Maximizing Efficiency: Important Tips for Higher Fill Chances
To truly master composting and achieve the highest bone meal output, focus on these critical strategies:
- Prioritize High-Efficiency Items: The single most impactful way to increase your composter fill chance per item is to use items with a higher composting percentage. This minimizes the number of items needed per bone meal and maximizes your resource efficiency.
- 100% Chance: These items guarantee a fill level increase every time. They are the most efficient but might be too valuable for large-scale composting if they have other uses.
- Cake
- Pumpkin Pie
- 85% Chance: Excellent choices for consistent and relatively high-yield composting. Many of these are easily mass-produced.
- Baked Potato
- Bread
- Cookie
- Hay Bale
- Mushroom Blocks (Brown and Red)
- Nether Wart Block
- Pitcher Plant
- Torchflower
- Warped Wart Block
- 65% Chance: Good mid-tier options, often readily available from farms.
- Apple
- Beetroot
- Carrot
- Cocoa Beans
- Ferns
- Flowers (all types)
- Lily Pad
- Melon (whole block)
- Mushrooms (Brown and Red)
- Potato
- Pumpkin (whole block)
- Sea Pickle
- Shroomlight
- Wheat
- Fungi (Crimson and Warped)
- Roots (Crimson and Warped)
- Spore Blossom
- 50% Chance: Acceptable for large quantities, but less efficient than higher-tier items.
- Cactus
- Dried Kelp Block
- Melon Slice
- Sugar Cane
- Tall Grass
- Vines
- Weeping Vines
- Twisting Vines
- Nether Sprouts
- 30% Chance: These are the least efficient. While they can be used for surplus, prioritize other items if possible. They are often best used when you have an overwhelming abundance of them.
- Beetroot Seeds
- Melon Seeds
- Pumpkin Seeds
- Torchflower Seeds
- Wheat Seeds
- Dried Kelp
- Glow Berries
- Grass
- Kelp
- Leaves (all types)
- Moss Carpet
- Pink Petals
- Saplings (all types)
- Seagrass
- Small Dripleaf
- Sweet Berries
- Automate: For any serious bone meal production, automation is crucial. Utilize hoppers placed above the composter to automatically feed items into it. Similarly, place hoppers below the composter to collect the bone meal as it’s produced. This creates a continuous, hands-free system.

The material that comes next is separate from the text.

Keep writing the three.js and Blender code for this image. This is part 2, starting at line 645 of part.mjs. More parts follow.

- Integrate with Farms: Design your crop farms to automatically funnel excess plant matter directly into your composters. This creates a sustainable, closed-loop system where your farms generate resources that, in turn, produce bone meal to accelerate future farm growth. This synergy is highly efficient.
- Bedrock Edition Specific Tip: Players on Bedrock Edition have a unique advantage: the very first item placed into an empty composter always has a 100% chance to increase the level. This is a perfect opportunity to use a low-value item, such as a single seed, for the initial fill, saving your higher-value items for subsequent, percentage-based fills.

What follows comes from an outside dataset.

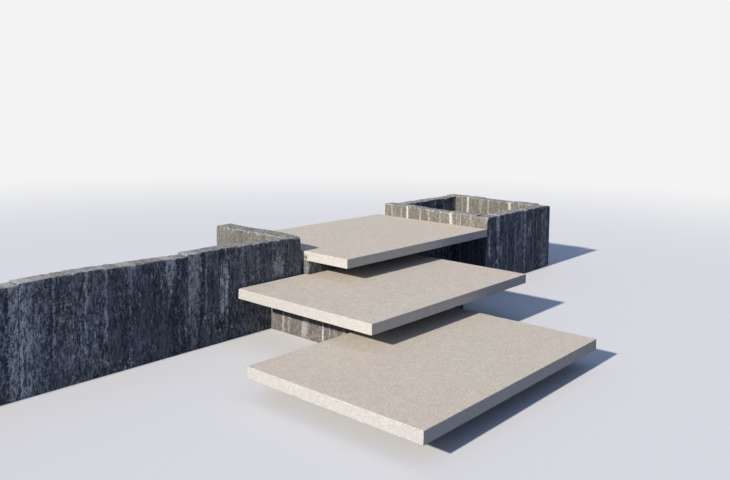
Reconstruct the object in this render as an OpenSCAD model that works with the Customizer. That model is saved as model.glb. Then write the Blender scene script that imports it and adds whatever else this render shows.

- Crafted vs. Raw: Pay attention to the form of your items. Often, smaller, crafted items like melon slices offer a better composting rate than their full block counterparts. However, there are exceptions; for instance, cookies (crafted from wheat) provide a significantly better composting rate than raw wheat, making them an excellent choice for converting excess wheat into bone meal.
Common Mistakes to Avoid
Even with the right strategies, certain mistakes can hinder your composting efforts. Be mindful of these common pitfalls:
- Using Low-Efficiency Items Exclusively: While tempting to compost everything, relying solely on items with low fill chances (like seeds or leaves) will drastically slow down your bone meal production, making the process feel unrewarding.

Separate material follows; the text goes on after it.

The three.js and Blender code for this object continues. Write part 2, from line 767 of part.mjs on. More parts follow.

- Ignoring Automation: Manually filling composters and collecting bone meal is incredibly inefficient for large-scale operations. Embrace hoppers and Redstone to free up your time for other tasks.
- Forgetting to Collect Bone Meal: An often-overlooked mistake, if the composter fills up and the bone meal isn’t collected (either manually or by a hopper), it will cease to produce more. The composter will remain full until the bone meal is taken.
- Not Integrating with Farming Systems: Failing to connect your composting setup with your existing farms means you’re likely wasting valuable excess crops and seeds that could be converted into bone meal.
- Attempting to Compost Non-Compostable Items: Not all plant-based items can be composted. Items such as bamboo, poisonous potatoes, dead bushes, meat, and fish are not compostable and will simply be wasted if you try to add them. Always refer to the list of compostable items.
- Breaking a Filled Composter: If you accidentally break a composter that contains compostable material, it will drop as an empty composter, and all the material inside will be lost. Be cautious when moving or dismantling your composting stations.
- Improper Hopper Placement: Hoppers are particular about their interaction points. They only interact with the top of a composter for input and the bottom for output. Placing hoppers on the sides will not work.
- Overflow in Automated Systems: Without careful design, an automated system can continue to feed items into a composter even after it’s full but before the bone meal has been collected. This leads to wasted items that don’t contribute to the fill level. Using Redstone comparators to detect the composter’s fullness can prevent this by temporarily halting item input when it’s full.
By understanding the mechanics, prioritizing high-efficiency items, embracing automation, and avoiding common mistakes, you can transform your composting efforts into a highly productive source of bone meal, supporting your agricultural endeavors and overall survival in Minecraft.